Just as their trip through Jesus' backyard is significantly shaped by their home life, so too upon their return the "Holy Land" is remembered, reordered, and reconstructed "according to the subjective interpretations and cultural expectations" of home. Likewise, pilgrims use their encounters and experiences in the "Holy Land" to decode their spiritual lives back in the U.S. They are forced to reimagine their spiritual struggles, feelings, and physical encounters in the context of the domus. In the interplay between before and after, over there and right here at home, both places are reinterpreted and reshaped. Pilgrims often find that just as they struggled to find the holy in the "Holy Land" -- as ruins disappointed, churches were too busy, and some experiences too commercialized for their liking -- so too they strive to find the holy at home. Just as the numinous evaded their reach in the places where Jesus was himself was they find it hard to brush up against him in their church, in their small group, or in their daily life.
In this way, pilgrimage simply serves as the microcosm of the mundane, as a journey into the everyday, but in a far away place. As a parallel to the odyssey of lived piety at home it can often leave pilgrims more frustrated than illuminated. Yet, at its best, this voyage can turn us into regular religious site-seers who turn their senses to appreciate the divine intimations that percolate in the everyday.
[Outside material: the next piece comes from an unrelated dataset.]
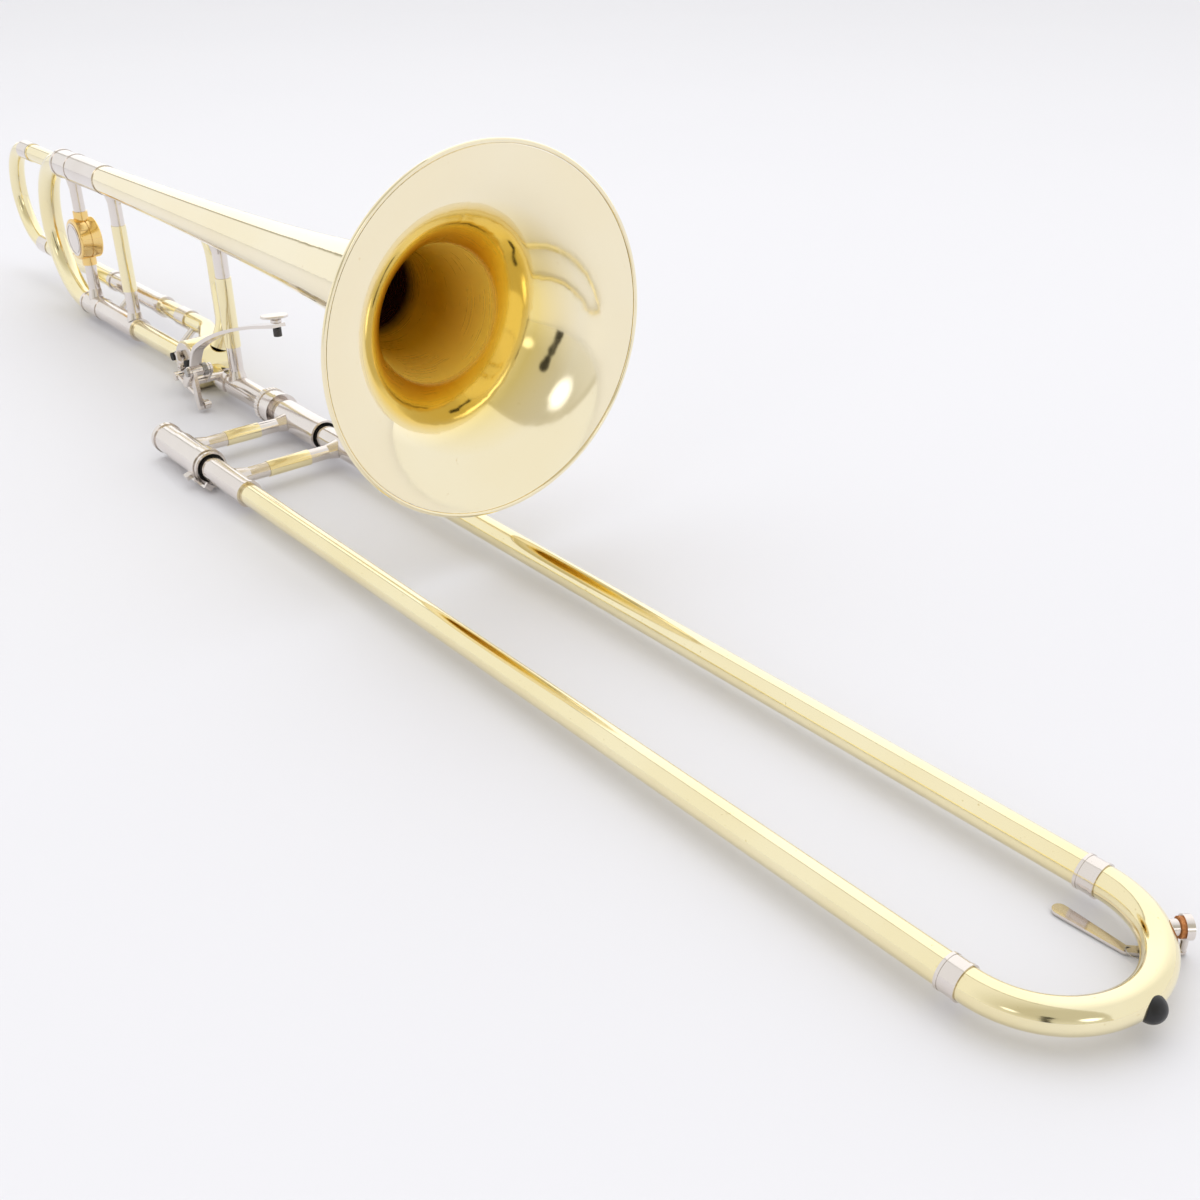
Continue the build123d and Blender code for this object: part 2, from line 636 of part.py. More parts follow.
with BuildPart() as outer_slide_tubes:
    for leg_y in (side_a, side_b):
        pipe(outer_tube_start, outer_tube_end, leg_y, 0, outer_slide_radius, outer_slide_bore)
save(outer_slide_tubes, "outer_slide_tubes")

with BuildPart() as outer_slide_oversleeves:
    for leg_y in (side_a, side_b):
        pipe(oversleeve_start, oversleeve_end, leg_y, 0, oversleeve_radius, outer_slide_radius + 0.02)
        pipe(oversleeve_end - 2.5, oversleeve_end, leg_y, 0, 9.0, outer_slide_radius + 0.02)
    with BuildSketch(facing_x(-215.5, side_a, 0)) as lock_lug:
        with Locations((0, -9.9)):
            Rectangle(5.0, 3.4)
        Circle(outer_slide_radius + 0.3, mode=Mode.SUBTRACT)
    extrude(lock_lug.sketch, amount=3.5)
save(outer_slide_oversleeves, "outer_slide_oversleeves")

with BuildPart() as slide_bow:
    u_bow(
        (slide_bow_x, side_a, 0),
        (slide_bow_x + slide_bow_radius, side_a / 2, 0),
        (slide_bow_x, side_b, 0),
        -(slide_bow_x - outer_tube_end - 0.1),
        bow_tube_radius,
        outer_slide_bore,
    )
save(slide_bow, "slide_bow")

with BuildPart() as bow_ferrules:
    for leg_y in (side_a, side_b):
        collared_pipe(ferrule_start, ferrule_end, leg_y, 0, ferrule_radius, bow_tube_radius + 0.02, 0.25, 1.4)
save(bow_ferrules, "bow_ferrules")

bumper_x = slide_bow_x + bumper_reach
bumper_y = side_a / 2 - 2.0
bumper_z = -1.0

with BuildPart() as bow_space:
    u_bow(
        (slide_bow_x, side_a, 0),
        (slide_bow_x + slide_bow_radius, side_a / 2, 0),
        (slide_bow_x, side_b, 0),
        -4.0,
        bow_tube_radius + 0.03,
    )

with BuildPart() as bow_bumper:
    rod((slide_bow_x + slide_bow_radius + 5, bumper_y, bumper_z), (bumper_x, bumper_y, bumper_z), 3.4)
    ball(bumper_x, bumper_y, bumper_z, bumper_radius)
    add(bow_space.part, mode=Mode.SUBTRACT)
save(bow_bumper, "bow_bumper")

# ---- water key on the bow ----
key_angle = math.radians(52.0)
key_out = (math.cos(key_angle), math.sin(key_angle))
key_along = (-math.sin(key_angle), math.cos(key_angle))
key_pivot_reach = slide_bow_radius + 1.0
key_pivot_z = -10.3
key_plate_z = -12.9
nozzle_end = slide_bow_radius + bow_tube_radius + 2.6
pad_thickness = 2.6
pad_radius = 4.4


def key_spot(reach, along=0.0, z=0.0):
    # A place near the water key: reach out from the bow's centre, along its tube, and up.
    x = slide_bow_x + key_out[0] * reach + key_along[0] * along
    y = side_a / 2 + key_out[1] * reach + key_along[1] * along
    return (x, y, z)


key_axle = (key_spot(key_pivot_reach, -8, key_pivot_z), key_spot(key_pivot_reach, 8, key_pivot_z))

with BuildPart() as water_key_nozzle:
    rod(key_spot(slide_bow_radius + 5), key_spot(nozzle_end), 3.4)
    add(bow_space.part, mode=Mode.SUBTRACT)
    rod(key_spot(slide_bow_radius + 4), key_spot(nozzle_end + 1), 1.6, mode=Mode.SUBTRACT)
save(water_key_nozzle, "water_key_nozzle")

with BuildPart() as water_key_saddle:
    for side in (-1, 1):
        near, far = side * 4.2, side * 6.0
        rod(key_spot(key_pivot_reach, near, key_pivot_z), key_spot(key_pivot_reach, far, key_pivot_z), 2.3)
        ear_base = Plane(
            origin=spot(*key_spot(key_pivot_reach, side * 5.1, key_pivot_z)),
            x_dir=(key_out[0], key_out[1], 0),
            z_dir=(0, 0, 1),
        )
        with BuildSketch(ear_base) as ear:
            Rectangle(4.6, 1.8)
        extrude(ear.sketch, amount=7.0)
    add(bow_space.part, mode=Mode.SUBTRACT)
    rod(*key_axle, 1.05, mode=Mode.SUBTRACT)
save(water_key_saddle, "water_key_saddle")

with BuildPart() as water_key_pin:
    rod(key_spot(key_pivot_reach, -6.3, key_pivot_z), key_spot(key_pivot_reach, 6.0, key_pivot_z), 1.0)
    rod(key_spot(key_pivot_reach, -7.6, key_pivot_z), key_spot(key_pivot_reach, -6.3, key_pivot_z), 1.9)
save(water_key_pin, "water_key_pin")

key_tip = (406.5, -14.5)
key_turn = key_spot(key_pivot_reach - 9.0, 1.5)[:2]
key_middle = key_spot(key_pivot_reach)[:2]
pad_back = nozzle_end + pad_thickness + 0.2
key_elbow = key_spot(pad_back + 1.2)[:2]


def key_strip(first, first_radius, last, last_radius):
    # A flat strip of the key's lever between two rounded ends.
    lever_plane = Plane(origin=spot(0, 0, key_plate_z), x_dir=(1, 0, 0), z_dir=(0, 0, 1))
    with BuildSketch(lever_plane) as strip:
        with Locations(first):
            Circle(first_radius)
        with Locations(last):
            Circle(last_radius)
        make_hull()
    extrude(strip.sketch, amount=1.3)


with BuildPart() as water_key_lever:
    rod(key_spot(key_pivot_reach, -3.9, key_pivot_z), key_spot(key_pivot_reach, 3.9, key_pivot_z), 2.2)
    key_strip(key_middle, 2.3, key_turn, 2.0)
    key_strip(key_turn, 2.0, key_tip, 3.4)
    key_strip(key_middle, 2.3, key_elbow, 1.7)
    rod((key_elbow[0], key_elbow[1], key_plate_z), (key_elbow[0], key_elbow[1], 0), 1.6)
    rod(key_spot(pad_back - 1.0), key_spot(pad_back + 2.2), 5.2)
    rod(key_spot(pad_back - 1.2), key_spot(pad_back), pad_radius + 0.05, mode=Mode.SUBTRACT)
    rod(*key_axle, 1.05, mode=Mode.SUBTRACT)
save(water_key_lever, "water_key_lever")

with BuildPart() as water_key_cork:
    rod(key_spot(nozzle_end + 0.2), key_spot(pad_back - 0.02), pad_radius)
save(water_key_cork, "water_key_cork")

# ---- slide lock on the mouthpiece side ----
lock_back_x = barrel_front_x - 12.0
lock_front_x = barrel_front_x + 9.5

with BuildPart() as slide_lock_ring:
    pipe(lock_back_x, barrel_front_x - 3.3, side_a, 0, 12.4, barrel_radius + running_gap)
    with BuildSketch(facing_x(lock_back_x, side_a, 0)) as lock_arm:
        with Locations(Location((0, 0), -40)):
            with Locations((0, -12.9)):
                Rectangle(6.0, 1.6)
    extrude(lock_arm.sketch, amount=lock_front_x - lock_back_x)
    with BuildSketch(facing_x(lock_front_x - 2.0, side_a, 0)) as lock_lip:
        with Locations(Location((0, 0), -40)):
            with Locations((0, -11.4)):
                Rectangle(6.0, 3.6)
    extrude(lock_lip.sketch, amount=2.0)
    with BuildSketch(facing_x(lock_back_x, side_a, 0)) as lock_tab:
        with Locations(Location((0, 0), -70)):
            with Locations((0, -14.2)):
                Rectangle(3.0, 5.0)
    extrude(lock_tab.sketch, amount=6.0)
save(slide_lock_ring, "slide_lock_ring")

# ---- thumb trigger ----
hinge_x, hinge_y, hinge_z = trigger_hinge
hinge_half = 7.2
lever_ball_x = hinge_x + lever_arm * math.sin(lever_rest_angle)
lever_ball_z = hinge_z - lever_arm * math.cos(lever_rest_angle)

bar_back = 11.0
bar_drop = 12.0
near_ear_y = hinge_y - hinge_half - 2.2
far_ear_y = hinge_y + hinge_half + 0.3


def saddle_ear(y):
    # One of the two ears that hold the trigger's pin, reaching back to the saddle's bar.
    with BuildSketch(facing_y(hinge_x, y, hinge_z)) as ear:
        Circle(4.2)
        with Locations((bar_back, -bar_drop)):
            Circle(3.0)
        make_hull()
    extrude(ear.sketch, amount=1.9)


with BuildPart() as trigger_saddle:
    saddle_ear(near_ear_y)
    saddle_ear(far_ear_y)
    rod(
        (hinge_x - bar_back, near_ear_y, hinge_z - bar_drop),
        (hinge_x - bar_back, -4.0, hinge_z - bar_drop),
        3.0,
    )
    with BuildSketch(facing_x(hinge_x - bar_back - 2.5)) as saddle_flange:
        Circle(receiver_radius + 1.2)
        with Locations((-9.0, 2.0)):
            Rectangle(11.0, 14.0, mode=Mode.INTERSECT)
    extrude(saddle_flange.sketch, amount=11.0)
    pipe(hinge_x - 25, hinge_x + 9, 0, 0, receiver_radius + 0.03, mode=Mode.SUBTRACT)
    ring(facing_y(hinge_x, near_ear_y - 1, hinge_z), 2 * hinge_half + 8, 1.85, mode=Mode.SUBTRACT)
save(trigger_saddle, "trigger_saddle")

with BuildPart() as trigger_pin:
    ring(facing_y(hinge_x, hinge_y - hinge_half - 2.2, hinge_z), 2 * hinge_half + 4.6, 1.8)
    ring(facing_y(hinge_x, hinge_y - hinge_half - 3.8, hinge_z), 1.6, 3.4)
save(trigger_pin, "trigger_pin")

paddle_mount = (-283.0, 4.0, 67.0)

strap_width = 8.6

with BuildPart() as strap_space:
    strap_plan = Plane(origin=spot(0, 0, hinge_z + 2.0), x_dir=(1, 0, 0), z_dir=(0, 0, 1))
    strap_near = hinge_y - hinge_half
    with BuildSketch(strap_plan) as strap_top_view:
        with BuildLine():
            Polyline(
                (hinge_x - 8, strap_near),
                (-350.0, strap_near),
                (-302.0, -8.0),
                (-277.0, -1.5),
                (-277.0, strap_width),
                (-306.0, 3.0),
                (-350.0, strap_near + strap_width),
                (hinge_x - 8, strap_near + strap_width),
                close=True,
            )
        make_face()
    extrude(strap_top_view.sketch, amount=60.0)
    ring(facing_y(hinge_x, strap_near, hinge_z), 2 * hinge_half, 4.0)

with BuildPart() as trigger_lever:
    ring(facing_y(hinge_x, strap_near, hinge_z), 2 * hinge_half, 4.0)
    strap_plane = Plane(origin=spot(0, strap_near, 0), x_dir=(1, 0, 0), z_dir=(0, -1, 0))
    with BuildSketch(strap_plane) as strap_side:
        with BuildLine():
            strap_top = Spline(
                (hinge_x - 1.5, hinge_z + 3.0), (-352.0, 40.0), (-332.0, 54.0), (-306.0, 62.5), (-278.0, 68.4)
            )
            strap_low = Spline(
                (hinge_x + 1.5, hinge_z + 3.0), (-350.0, 38.0), (-331.0, 51.6), (-306.0, 60.1), (-277.4, 66.0)
            )
            Line(strap_top @ 0, strap_low @ 0)
            Line(strap_top @ 1, strap_low @ 1)
        make_face()
    extrude(strap_side.sketch, amount=-50.0)
    add(strap_space.part, mode=Mode.INTERSECT)
    with BuildSketch(facing_y(hinge_x, strap_near, hinge_z)) as crank_outline:
        Circle(4.0)
        with Locations((hinge_x - lever_ball_x, lever_ball_z - hinge_z)):
            Circle(3.2)
        make_hull()
    extrude(crank_outline.sketch, amount=3.0)
    ring(facing_y(lever_ball_x, strap_near + 3.0, lever_ball_z), 7.2, 1.8)
    ring(facing_y(hinge_x, strap_near - 1, hinge_z), 2 * hinge_half + 2, 1.85, mode=Mode.SUBTRACT)
save(trigger_lever, "trigger_lever")

with BuildPart() as thumb_paddle:
    mount_x, mount_y, mount_z = paddle_mount
    ring(facing_z(mount_x, mount_y, mount_z + 2.4), 3.0, 2.4)
    ring(facing_z(mount_x, mount_y, mount_z + 1.2), 2.2, 4.0)
    with BuildSketch(facing_z(mount_x - 2, mount_y, mount_z + 4.6)) as paddle_outline:
        SlotOverall(20.0, 10.5, rotation=70)
    extrude(paddle_outline.sketch, amount=1.6)
    fillet(thumb_paddle.edges().group_by(Axis.Z)[-1], 0.6)
save(thumb_paddle, "thumb_paddle")

with BuildPart() as paddle_screw:
    ring(facing_z(mount_x, mount_y, mount_z - 9.0), 6.1, 3.1)
    with BuildSketch(facing_z(mount_x, mount_y, mount_z - 9.0)) as screw_knurl:
        with PolarLocations(3.2, 14):
            Circle(0.35)
    extrude(screw_knurl.sketch, amount=5.0, mode=Mode.SUBTRACT)
save(paddle_screw, "paddle_screw")

with BuildPart() as trigger_spring:
    for turn in range(4):
        turn_y = hinge_y + hinge_half - 5.6 + turn * 1.25
        ring(facing_y(hinge_x, turn_y, hinge_z), 0.9, 5.1, 4.05)
save(trigger_spring, "trigger_spring")

link_y = hinge_y - hinge_half + 4.0

with BuildPart() as link_rod:
    ring(facing_y(lever_ball_x, link_y, lever_ball_z), 4.6, 3.6)
    rod((lever_ball_x - 2.5, link_y + 2.3, lever_ball_z), (arm_tip_x + 2.5, link_y + 2.3, arm_tip_z), 1.5)
    ring(facing_y(arm_tip_x, link_y, arm_tip_z), stud_end - 0.3 - link_y, 3.6)
    ring(facing_y(lever_ball_x, link_y - 1, lever_ball_z), 8, 1.86, mode=Mode.SUBTRACT)
save(link_rod, "link_rod")
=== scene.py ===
import json
import math

import bmesh
import bpy
from mathutils import Euler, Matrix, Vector


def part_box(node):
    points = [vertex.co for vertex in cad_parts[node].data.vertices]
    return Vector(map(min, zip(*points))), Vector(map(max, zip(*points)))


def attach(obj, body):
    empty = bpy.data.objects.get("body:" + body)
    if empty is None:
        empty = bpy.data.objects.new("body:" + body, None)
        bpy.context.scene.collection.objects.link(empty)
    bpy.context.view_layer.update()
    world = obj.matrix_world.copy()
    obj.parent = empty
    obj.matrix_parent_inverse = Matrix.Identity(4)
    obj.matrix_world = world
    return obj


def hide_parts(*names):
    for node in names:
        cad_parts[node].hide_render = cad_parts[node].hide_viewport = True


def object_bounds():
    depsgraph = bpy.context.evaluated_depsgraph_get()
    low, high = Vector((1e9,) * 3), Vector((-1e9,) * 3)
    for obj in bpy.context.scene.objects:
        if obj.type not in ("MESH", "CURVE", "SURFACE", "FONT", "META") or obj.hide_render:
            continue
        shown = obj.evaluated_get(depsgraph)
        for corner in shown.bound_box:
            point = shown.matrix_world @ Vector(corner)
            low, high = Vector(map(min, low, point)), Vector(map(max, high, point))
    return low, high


# A trombone on a pale studio floor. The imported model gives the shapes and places;
# this script gives the metals, rubber and cork, the springs' wire, the light and the camera.
# Lengths are in metres.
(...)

If truth be told, not only are pilgrimages of this sort an encounter with the divine, the religious "other," a potent political situation, or crotchety companions, these peregrinations are engagements with our own spiritual selves in relation to the world we live in -- near and far, local and global, at home and in the "Holy Land."
With that said, this gives us an opportunity to learn that our world is evermore one of compressed space and time, where the global and the local interact and intermesh on regular occasions, and there may not be as much difference as we thought between home and the "Holy Land." On the negative side, we may be unhappy to discover that the divine evades us on our pilgrimage. From the glass-half-full perspective, we may find that the sacred, in all its multifarious manifestations, was waiting for us back at home.